Last week we had a meeting with all of the teachers and parents of the bilingual program (first and second year) to explain to the families what’s going on in these strange half-English classes. Predictably, this was a group of parents highly interested in their kids’ educations and eager that they should learn English. I had to speak a bit (in Spanish, eeee), just introducing myself and talking about what I’m doing with the kids. Afterward a bunch of the parents were telling me that their kids like me and are enjoying my classes, which was really great to hear.

I didn’t think I’d like teaching so much—I was sort of looking at it as a means to the end of living abroad. But I’ve been surprised every day by how much fun I’m having with this. I think it’s something I could do for quite a while.

Friday, November 5, 2010

La Chaquetía

Monday was All Saint’s Day (Día de Todos los Santos), naturally a national holiday here. Everyone visits family members’ tombs to lay flowers and then goes out to the country for the Chaquetía. Levi and I had no idea where we were going or what we were doing, but we accepted an invitation from Antonio Juan, a teacher at my school, to tag along with his family. He and his wife Monica both speak good English and use both languages with their children, two boys of four and seven and a little girl of less than two. The kids don’t understand much English but they speak it fairly well, and we had a good time on our drive out of town listening to a bilingual treatise on the wonders of Playstation and Pokemon.

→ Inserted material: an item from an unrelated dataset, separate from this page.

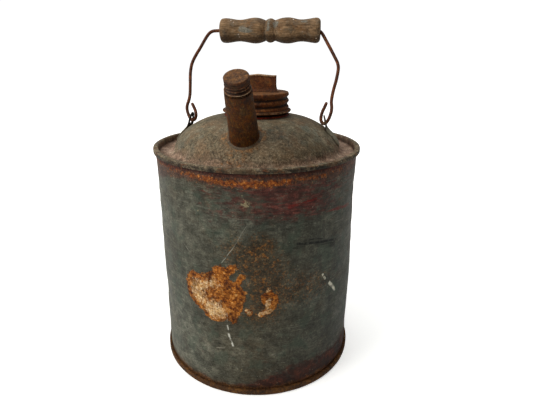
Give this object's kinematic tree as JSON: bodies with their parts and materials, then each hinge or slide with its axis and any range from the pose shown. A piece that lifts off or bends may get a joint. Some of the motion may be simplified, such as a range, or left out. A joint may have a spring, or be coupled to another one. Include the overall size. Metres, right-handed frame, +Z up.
{
  "type": "gas can",
  "caption": "Round sheet-metal fuel can with domed top, winged screw cap on the filler neck, leaning capped pour spout and a swinging wire bail with turned wood grip.",
  "frame": {"origin": "centre of the base, on the plane that the bottom seam stands on", "axes": "+Z up the can, the pour spout leans towards -Y, the bail ears stand at +X and -X, the body's lock seam is at +Y"},
  "size_m": [0.1684, 0.1684, 0.2846],
  "materials": {
    "galvanised_body": "dull weathered galvanised sheet with worn maroon paint bands, rust patches and scratches",
    "galvanised_end": "dull weathered galvanised sheet with rust along the seam",
    "galvanised_dome": "dusty olive-grey weathered sheet, reddish towards the ledge",
    "galvanised_ears": "dull weathered sheet strap",
    "rusted_fittings": "dark reddish-brown rusted steel, paler on worn beads",
    "rusted_wire": "dark brown rusted wire",
    "soft_solder": "dull grey soft solder",
    "gasket": "matt",
    "grip_wood": "weathered turned wood with remains of grey-blue paint"
  },
  "bodies": {
    "can": {"body_wall": "galvanised_body", "bottom_end": "galvanised_end", "dome_top": "galvanised_dome", "filler_neck": "rusted_fittings", "filler_neck_solder": "soft_solder", "spout_tube": "rusted_fittings", "spout_solder": "soft_solder", "spout_nozzle": "rusted_fittings", "ear_left": "galvanised_ears", "ear_right": "galvanised_ears"},
    "bail": {"bail_wire": "rusted_wire"},
    "grip": {"wood_grip": "grip_wood"},
    "filler_seal": {"filler_gasket": "gasket"},
    "filler_screw_cap": {"filler_cap": "rusted_fittings", "filler_cap_wing": "rusted_fittings"},
    "spout_seal": {"spout_gasket": "gasket"},
    "spout_screw_cap": {"spout_cap": "rusted_fittings"}
  },
  "joints": [
    {"name": "bail_swing", "type": "hinge", "parent": "can", "child": "bail", "pos_m": [0, 0, 0.2042], "axis": [1, 0, 0], "range_deg": [-70, 72]},
    {"name": "grip_spin", "type": "hinge", "parent": "bail", "child": "grip", "pos_m": [0, 0.03132, 0.27454], "axis": [1, 0, 0], "continuous": true},
    {"name": "filler_cap_lift", "type": "slide", "parent": "can", "child": "filler_seal", "axis": [0, 0, 1], "range_m": [0, 0.0171]},
    {"name": "filler_cap_turn", "type": "hinge", "parent": "filler_seal", "child": "filler_screw_cap", "pos_m": [0, 0, 0.22], "axis": [0, 0, 1], "range_deg": [0, 1200]},
    {"name": "spout_cap_lift", "type": "slide", "parent": "can", "child": "spout_seal", "axis": [0, -0.4695, 0.8829], "range_m": [0, 0.0091]},
    {"name": "spout_cap_turn", "type": "hinge", "parent": "spout_seal", "child": "spout_screw_cap", "pos_m": [0, -0.0522, 0.20183], "axis": [0, -0.4695, 0.8829], "range_deg": [0, 1080]}
  ],
  "couplings": [
    {"joint": "filler_cap_lift", "follows": "filler_cap_turn", "m_per_rad": 0.00080851},
    {"joint": "spout_cap_lift", "follows": "spout_cap_turn", "m_per_rad": 0.00047746}
  ]
}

We drove about fifteen minutes out of Zafra through the lovely Extremaduran countryside and parked in a field between two farms, both marked by ancient stone walls, from behind which horses and cows observed us curiously. We unloaded folding tables and chairs, soccer balls, frying pans, and a feast of roast chicken and fries. After a good long while and an impressive quantity of matches (and quite a lot of help from Levi), the little boys finally got a fire started and we all sat down for a really absurdly large meal, washed down with plenty of wine. Later on, Monica’s parents, sister, and brother-in-law joined us. The frying pans, it turned out, were for roasting chestnuts over the campfire until they puffed up and burst open enough to be shelled and stuffed into dried figs to make casamientos, a regional snack. I ate approximately 893789 of these. We passed the afternoon kicking a soccer ball around, petting the horses, and enjoying the last of the summer sun.

Later in the afternoon, Levi and I went on a little hike with Antonio Juan and the kids through one of the farms. This is the kind of farming you don’t see much in the United Stated anymore. Cows, sheep, and goats roam open pastures and enormous Iberian pigs are given free run of large pen and sty complexes. No factory farming here; free-range is the norm, and these animals are afforded comfortable and open-air (albeit ill-fated) lives. The whole tranquil scene is ornamented with Spain’s ubiquitous stone walls and grayish-green olive trees and set against the backdrop of the low, misty extremeño mountains. It’s a truly beautiful place, this strange, lost-in-time corner of Europe we’ve found ourselves in.